I appreciate any assistance in advance. 

Regards,

Behrooz

Russ
Last seen: 12/06/2024 - 09:12
Joined: 11/14/2017 - 22:15
UNDERLYING DATA ISSUES

behroozkh,

The problem is probably with the underlying data.  The granted patent data is available from 1976 on while the application data is only available from March 2001 on.  Also an invertor can choose to suppress publication  if they are only applying for a patent in the US so there isn't application data for every granted patent since March 2001.  

There is granted_patent_crosswalk on https://www.patentsview.org/download/pregrantpublications.html.  It's built from the granted patent xml files and only has 3,228,546 rows.
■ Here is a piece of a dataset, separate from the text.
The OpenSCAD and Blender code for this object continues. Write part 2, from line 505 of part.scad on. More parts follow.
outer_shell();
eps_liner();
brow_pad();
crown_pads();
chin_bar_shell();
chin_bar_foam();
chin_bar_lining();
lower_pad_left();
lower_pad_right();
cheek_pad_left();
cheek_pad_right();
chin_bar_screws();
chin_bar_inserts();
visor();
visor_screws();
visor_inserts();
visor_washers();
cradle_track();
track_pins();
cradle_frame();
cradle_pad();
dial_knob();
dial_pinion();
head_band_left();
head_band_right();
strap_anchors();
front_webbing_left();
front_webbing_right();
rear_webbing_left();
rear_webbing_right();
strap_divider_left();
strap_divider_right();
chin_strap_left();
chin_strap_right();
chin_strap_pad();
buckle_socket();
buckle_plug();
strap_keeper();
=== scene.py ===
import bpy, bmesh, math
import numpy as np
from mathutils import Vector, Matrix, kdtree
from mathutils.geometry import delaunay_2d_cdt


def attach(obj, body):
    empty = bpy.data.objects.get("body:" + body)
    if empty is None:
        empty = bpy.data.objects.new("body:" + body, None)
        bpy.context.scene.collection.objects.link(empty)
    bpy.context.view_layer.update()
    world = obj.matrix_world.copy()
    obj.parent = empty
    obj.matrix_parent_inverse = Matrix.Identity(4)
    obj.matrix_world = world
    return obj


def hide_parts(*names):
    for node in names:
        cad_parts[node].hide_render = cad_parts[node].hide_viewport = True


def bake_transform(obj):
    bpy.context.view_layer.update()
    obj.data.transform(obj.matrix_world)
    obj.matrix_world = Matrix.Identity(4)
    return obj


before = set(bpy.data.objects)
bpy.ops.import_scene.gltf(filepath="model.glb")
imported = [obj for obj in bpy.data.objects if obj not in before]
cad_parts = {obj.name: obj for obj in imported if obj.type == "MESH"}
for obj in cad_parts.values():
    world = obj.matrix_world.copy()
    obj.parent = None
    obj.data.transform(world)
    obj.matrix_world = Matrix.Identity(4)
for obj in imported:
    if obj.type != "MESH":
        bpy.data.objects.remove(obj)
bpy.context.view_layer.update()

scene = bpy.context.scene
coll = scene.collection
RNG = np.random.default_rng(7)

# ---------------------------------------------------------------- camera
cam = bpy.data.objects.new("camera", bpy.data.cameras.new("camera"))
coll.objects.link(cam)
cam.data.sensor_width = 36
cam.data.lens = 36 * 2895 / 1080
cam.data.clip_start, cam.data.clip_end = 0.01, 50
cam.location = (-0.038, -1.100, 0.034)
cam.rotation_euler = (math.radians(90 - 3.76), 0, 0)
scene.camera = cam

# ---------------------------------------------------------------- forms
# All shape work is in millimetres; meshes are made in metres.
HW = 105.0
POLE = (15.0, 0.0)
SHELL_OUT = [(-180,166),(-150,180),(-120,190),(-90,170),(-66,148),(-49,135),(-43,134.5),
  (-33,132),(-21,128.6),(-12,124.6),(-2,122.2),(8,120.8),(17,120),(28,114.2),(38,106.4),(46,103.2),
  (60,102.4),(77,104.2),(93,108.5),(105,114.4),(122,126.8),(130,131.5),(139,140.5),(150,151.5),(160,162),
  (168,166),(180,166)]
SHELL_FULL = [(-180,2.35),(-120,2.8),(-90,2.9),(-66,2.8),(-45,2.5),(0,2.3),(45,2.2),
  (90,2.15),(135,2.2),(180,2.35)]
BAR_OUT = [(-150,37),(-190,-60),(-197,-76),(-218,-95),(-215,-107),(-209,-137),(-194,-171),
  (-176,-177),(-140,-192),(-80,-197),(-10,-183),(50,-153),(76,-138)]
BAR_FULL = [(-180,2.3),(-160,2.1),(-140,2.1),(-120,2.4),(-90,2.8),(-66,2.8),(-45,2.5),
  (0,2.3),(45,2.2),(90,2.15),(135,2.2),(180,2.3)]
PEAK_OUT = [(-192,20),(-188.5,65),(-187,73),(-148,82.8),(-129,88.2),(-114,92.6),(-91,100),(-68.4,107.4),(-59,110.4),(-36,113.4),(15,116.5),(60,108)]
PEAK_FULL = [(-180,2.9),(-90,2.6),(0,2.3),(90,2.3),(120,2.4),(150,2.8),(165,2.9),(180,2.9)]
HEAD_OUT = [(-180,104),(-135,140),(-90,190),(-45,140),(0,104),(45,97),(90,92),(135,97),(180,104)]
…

I'm not sure why the granted xml doesn't always include the document number (suppression thing or something else?).  I suggested ways of making a crosswalk in a previous post  I don't know if processing the application xml would produce a more complete crosswalk.  Is there something specific you are looking for by joining?

Note that some of the links in the previous post go to reedtech.com for  xml data they no longer host.  The files can now be found on https://bulkdata.uspto.gov/

Russ

behroozkh
Last seen: 03/17/2021 - 17:50
Joined: 03/10/2021 - 11:38
PROBLEM JOINING PATENT.TSV

Hi Russ,

Thanks for your detailed response.

I may have explained the issue poorly, but actually my problem is not with the application.tsv, but with the patent.tsv. In this long post, I will try to explain my problem more clearly. Appologies for the length of this post in advance.
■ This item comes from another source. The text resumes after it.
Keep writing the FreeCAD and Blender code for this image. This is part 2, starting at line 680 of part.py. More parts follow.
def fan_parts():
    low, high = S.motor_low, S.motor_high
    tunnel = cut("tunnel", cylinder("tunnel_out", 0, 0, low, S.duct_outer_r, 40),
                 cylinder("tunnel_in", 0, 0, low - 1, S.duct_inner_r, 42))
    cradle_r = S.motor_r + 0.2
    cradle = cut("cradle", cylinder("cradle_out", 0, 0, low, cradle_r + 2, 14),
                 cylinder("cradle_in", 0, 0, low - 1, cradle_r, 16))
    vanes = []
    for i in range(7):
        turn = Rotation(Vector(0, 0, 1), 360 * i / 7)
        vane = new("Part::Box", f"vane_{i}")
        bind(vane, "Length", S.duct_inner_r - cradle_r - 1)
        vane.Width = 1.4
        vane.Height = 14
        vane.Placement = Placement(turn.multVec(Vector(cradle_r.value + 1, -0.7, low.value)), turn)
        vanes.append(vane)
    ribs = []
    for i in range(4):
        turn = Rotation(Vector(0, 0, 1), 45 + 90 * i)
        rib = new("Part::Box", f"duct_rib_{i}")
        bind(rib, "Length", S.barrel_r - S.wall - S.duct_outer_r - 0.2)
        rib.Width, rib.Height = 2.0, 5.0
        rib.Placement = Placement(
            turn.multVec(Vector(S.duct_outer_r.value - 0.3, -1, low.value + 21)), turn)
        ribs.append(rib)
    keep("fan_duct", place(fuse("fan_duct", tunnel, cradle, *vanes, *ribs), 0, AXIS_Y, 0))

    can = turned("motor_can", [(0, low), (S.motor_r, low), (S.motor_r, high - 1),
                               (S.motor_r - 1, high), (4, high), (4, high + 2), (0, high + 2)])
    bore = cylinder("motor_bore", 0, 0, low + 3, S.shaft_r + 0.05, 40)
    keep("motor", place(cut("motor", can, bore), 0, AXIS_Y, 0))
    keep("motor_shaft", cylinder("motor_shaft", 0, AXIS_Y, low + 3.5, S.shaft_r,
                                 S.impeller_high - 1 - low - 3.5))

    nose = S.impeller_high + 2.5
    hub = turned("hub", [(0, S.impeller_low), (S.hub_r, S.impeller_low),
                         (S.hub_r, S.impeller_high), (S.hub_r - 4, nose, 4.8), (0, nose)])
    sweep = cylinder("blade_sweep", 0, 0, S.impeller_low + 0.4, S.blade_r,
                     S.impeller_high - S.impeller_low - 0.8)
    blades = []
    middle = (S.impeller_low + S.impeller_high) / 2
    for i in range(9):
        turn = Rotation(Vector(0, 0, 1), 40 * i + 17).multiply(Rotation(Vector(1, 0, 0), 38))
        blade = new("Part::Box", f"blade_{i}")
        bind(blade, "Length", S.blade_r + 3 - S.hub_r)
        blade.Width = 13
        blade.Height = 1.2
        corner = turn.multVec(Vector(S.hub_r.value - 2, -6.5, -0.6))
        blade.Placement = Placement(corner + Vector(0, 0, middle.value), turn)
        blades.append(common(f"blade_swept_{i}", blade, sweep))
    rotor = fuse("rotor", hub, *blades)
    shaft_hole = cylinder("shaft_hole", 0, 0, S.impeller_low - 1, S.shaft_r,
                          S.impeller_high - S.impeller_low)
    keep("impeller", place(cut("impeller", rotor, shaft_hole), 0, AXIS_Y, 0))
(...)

What I am trying to do is to separately left-join patent_assignee.tsv and patent_inventor.tsv with the patent.tsv (based on the condition that each of the patents should correspond to a location in a Nordic country), in order to access their abstract, date, and number of claims. 

So, having imported location.tsv, patent_assignee.tsv, patent_inventor.tsv, patent.tsv, I first created a list of Nordic location_ids. Then, I generated two separate tables nordic_patent_assignee and nordic_patent_inventor. Finally, I separately left-joined the two tables with patent.tsv. Please see the screenshots below:

create nordic patents

Creating a list of Nordic locations and patents 

merge nordic patent assignee

Merging nordic_patent_assignee with the patent table

merge nordic patent inventor

Merging nordic_patent_inventor with the patent table

My understanding is that the patent.tsv file should contain all the patents granted by USPTO (from 1976 onwards). Therefore, every single unique patent_id in the tables patent_assignee, patent_inventor, rawassignee, and rawinventor must have a match in the column 'id' in patent.tsv.
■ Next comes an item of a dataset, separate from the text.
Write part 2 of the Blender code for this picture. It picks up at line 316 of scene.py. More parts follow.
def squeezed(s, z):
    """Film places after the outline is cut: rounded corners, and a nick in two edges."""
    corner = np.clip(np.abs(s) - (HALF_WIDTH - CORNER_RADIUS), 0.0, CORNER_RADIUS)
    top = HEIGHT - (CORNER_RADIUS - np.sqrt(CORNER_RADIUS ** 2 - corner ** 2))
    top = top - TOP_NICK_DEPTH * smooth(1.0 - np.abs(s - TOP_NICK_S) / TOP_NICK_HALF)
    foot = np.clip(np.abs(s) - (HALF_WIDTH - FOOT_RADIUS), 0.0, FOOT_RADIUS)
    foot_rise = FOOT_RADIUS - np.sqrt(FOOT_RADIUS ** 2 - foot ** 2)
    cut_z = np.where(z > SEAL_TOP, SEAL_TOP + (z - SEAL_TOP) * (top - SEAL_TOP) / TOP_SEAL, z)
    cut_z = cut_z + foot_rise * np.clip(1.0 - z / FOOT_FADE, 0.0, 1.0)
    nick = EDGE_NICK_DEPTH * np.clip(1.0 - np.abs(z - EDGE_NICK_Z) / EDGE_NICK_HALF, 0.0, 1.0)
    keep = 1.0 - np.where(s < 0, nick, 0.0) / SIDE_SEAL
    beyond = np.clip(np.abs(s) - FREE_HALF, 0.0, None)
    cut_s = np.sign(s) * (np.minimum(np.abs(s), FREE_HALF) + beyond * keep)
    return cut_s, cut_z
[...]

I may be totally wrong, but I feel that it can be difficult or nearly impossible to do any join of this kind, because the columns 'patent_id' in patent_assignee and patent_inventor (also in rawassignee, and rawinventor) do not entirely match the columns 'id' \ 'number' in patent.tsv. To test this hypothesis, I tried to create a list of unique patent IDs from the column 'patent_id' in the tables patent_assignee, patent_inventor, rawassignee, and rawinventor to check the number of matches with the column 'id' in patent.tsv. Below, please see the number of unique patent_ids in each table (which should ideally be the expected number of matches) as well as the actual number of matches:

Unique number of patents in patent.tsv: 7,528,963 

Unique patent_ids:

patent_assignee: 6,654,578 - patent_inventor: 7,527,876 - rawassignee: 6,654,578 - rawinventor: 7,527,876

Number of matches with the unique set of  patent IDs (column 'id') in patent.tsv:

patent_assignee: 551,512 - patent_inventor: 728,621 - rawassignee: 551,512 - rawinventor: 728,621

I raised the issue of application.tsv in my initial post only because the patent_id in patent_assignee and patent_inventor does match the patent_id in application.tsv (unlike in patent.tsv). I have also checked the crosswalk you very kindly suggested, but it does not help to do the join I was interested.

Hope that my explanation was clearer this time, and thanks again for your assistance.

Regards,

Behrooz

Russ
Last seen: 12/06/2024 - 09:12
Joined: 11/14/2017 - 22:15
PYTHON PROBLEM?

Hi Behrooz,

My python isn't great but I am seeing some of the same things you are seeing.  I managed to write out a csv of the 127,049 patent numbers where the assignee is from a Nordic country.  A perl script then found them all in patent.tsv.  I also wrote out the 12,000 matches the python script found and it looks like it was matching just the non utility patents for some reason.  It found 789 plant patents, 10877 design patents and 323 reissued patents.  

Another option would be to use the query tool.  It looks like you would have to issue two separate queries for each Nordic country, one for inventors and one for assignees.  You could then merge the csv files.

Russ

nordic_patent_ids=list(set(nordic_patent_assignee['patent_id'].to_list()))
result_file = open("nordic_patents.csv",'w')
wr = csv.writer(result_file, dialect='excel')
for item in nordic_patent_ids:
    wr.writerow([item,])

behroozkh
Last seen: 03/17/2021 - 17:50
Joined: 03/10/2021 - 11:38
PYTHON PROBLEM

Hi Russ,

Thanks a lot for your help.

I did exactly as you suggested and merged the files. 

Regards,

Behrooz